Dear Basketball is also a tender meditation on Bryant’s own boyhood: the fluid pencil-stroke-style animation morphs the adult Bryant back and forth between a stylised representation of his magnificent triumphs on the court with Bryant as the little kid in his bedroom dreaming of glory. He was the basketball-obsessed kid who took his dad’s tube socks, rolled them up into a ball and kept shooting it into a little hoop on the other side of the room. The dad in question is the former professional player and coach Joe Bryant, who survives his son at the age of 65.

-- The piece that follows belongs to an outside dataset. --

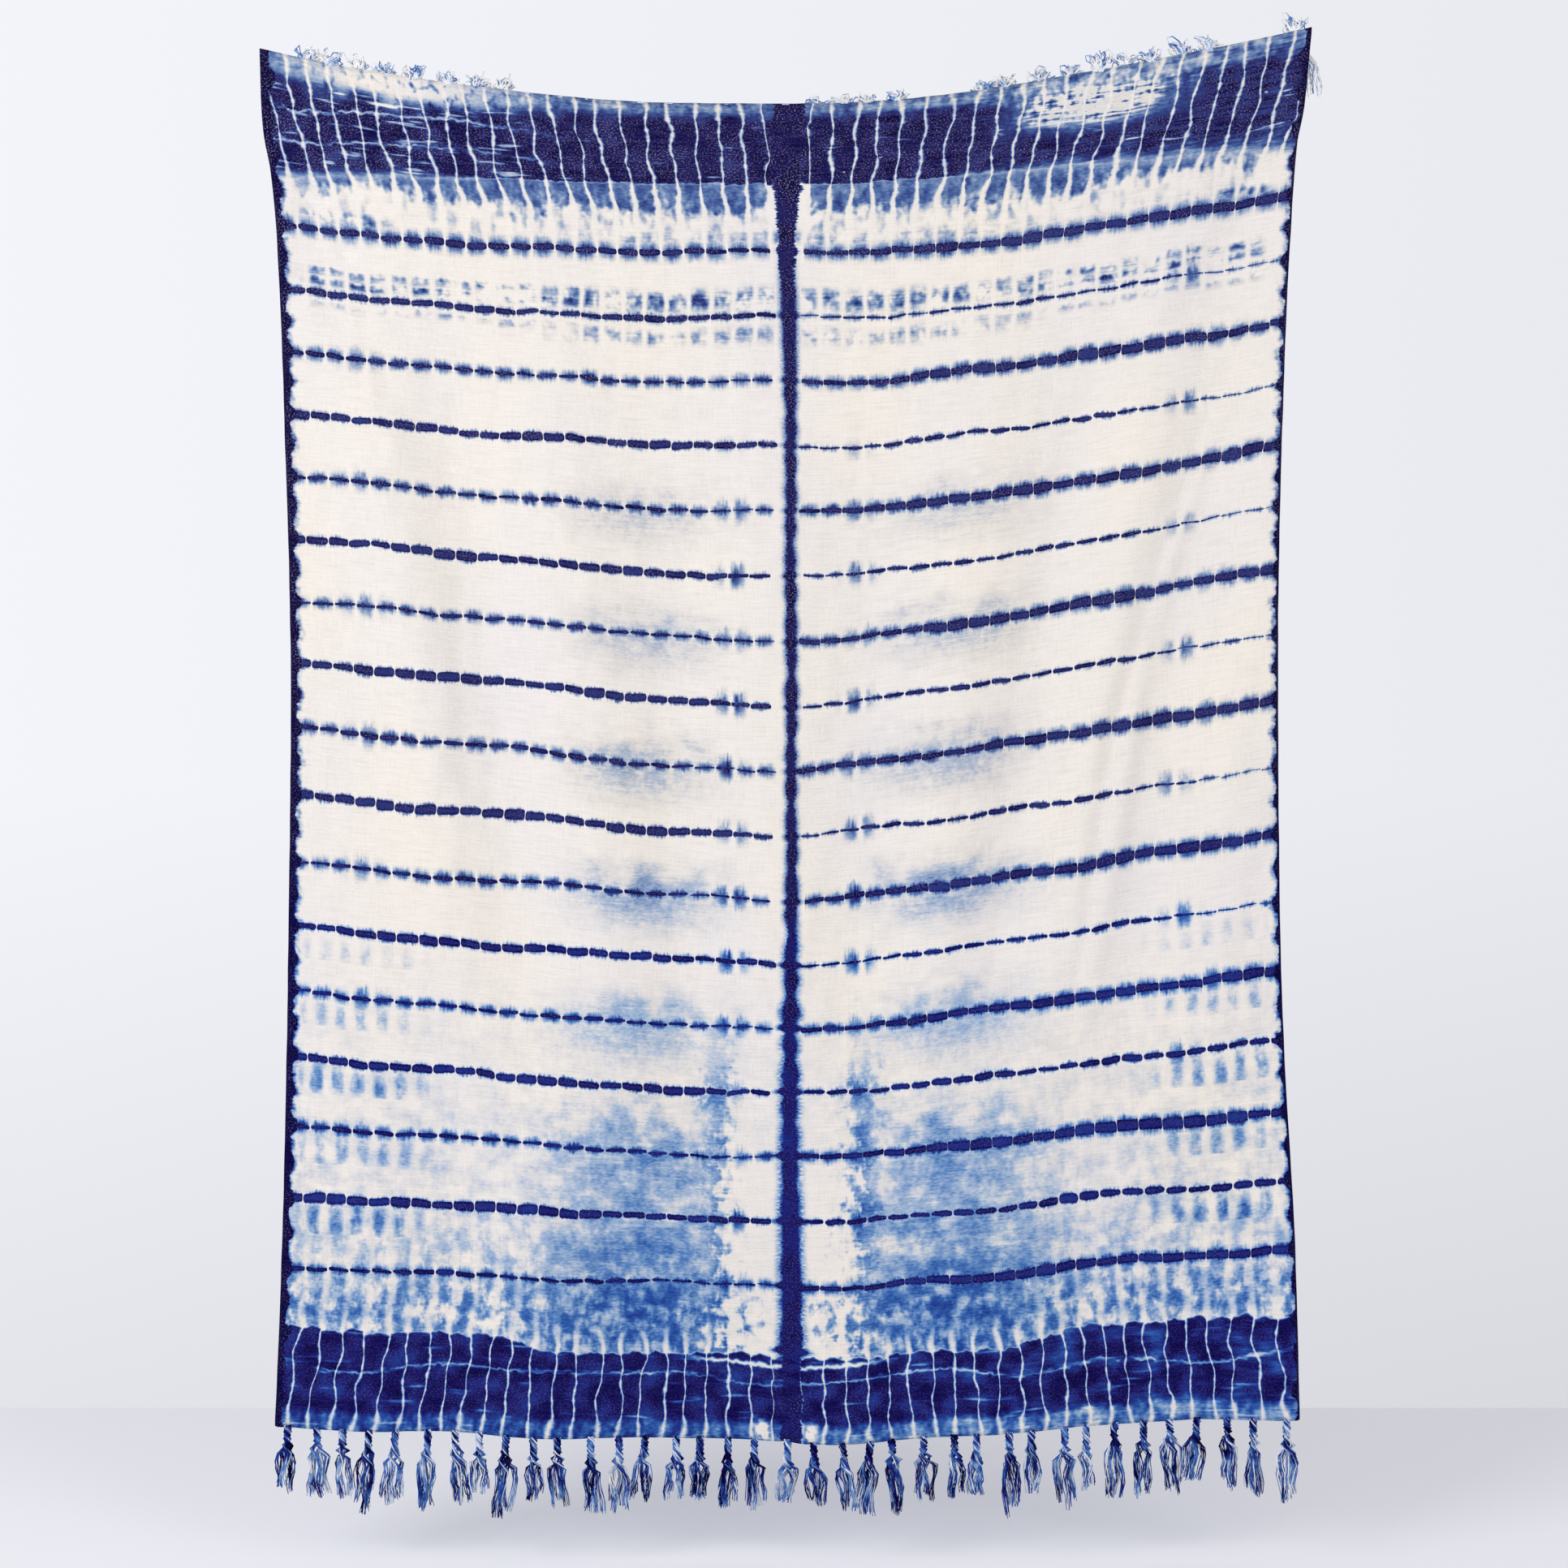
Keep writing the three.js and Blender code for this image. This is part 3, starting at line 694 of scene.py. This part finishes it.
wet = (speckle + 0.5 * patch + 0.1).rise(-0.7, 0.9)
columns = 1 - 0.75 * (1 - bar) * away.rise(240, 330)
last_mottle = (0.56 * last_gap + 0.24 * down.rise(1330, 1450)) * wet * columns
white_strip = (away + 34 * speckle + 8 * blotch + 6 * weft_streak).rise(102, 64)
white_strip = white_strip * down.rise(1210, 1320)
from_loop = ((away - LOOP_ACROSS) ** 2.0 + (down - LOOP_DOWN) ** 2.0 * 0.45) ** 0.5
loops = abs(from_loop - LOOP_RADIUS + blotch * 4).rise(8.0, 0.5) * down.rise(1470, 1484)
loops = loops * (0.22 + 0.26 * patch + 0.40 * speckle).most(0.0)
clouds = lower.cloud()
wash = clouds + haze + last_mottle.most(blots)
teeth = lower.to_pleat_line.rise(6.0, 1.0) * down.rise(1508, 1545)
wash = wash / (1 + 0.75 * wash) * (1 - (0.88 + 0.1 * blotch) * white_strip) * (1 - 0.85 * teeth)
amount = amount.most(wash).most(loops).most(edge_bleed)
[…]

Dear Basketball starts with the ecstatic moment of scoring, the transcendental moment of pure success as the ball dunks down into the hoop with such conviction and force that the netting floats up; it’s a thrill that never gets old. Yet the emphatic beats of a sporting narrative are blurred and softened by the visual style. The animation itself is something that confers a kind of nostalgia on both Bryant’s older and younger self. It’s very different from watching basketball live or on TV, and maybe the film sentimentalises a sport that incorporates such blaringly commercial ingredients – but it is allowable, for a film that is explicitly about Bryant saying goodbye, and heading off into a different future that he admits he still cannot quite envisage.

There is something arguably childlike about someone expressing pure, passionate love not for people, but for a sport, incarnated in the ball itself. But there is a heart-wrenching honesty in it as well. Dear Basketball is a melancholy, thoughtful film. Now as his epitaph, it is desperately poignant.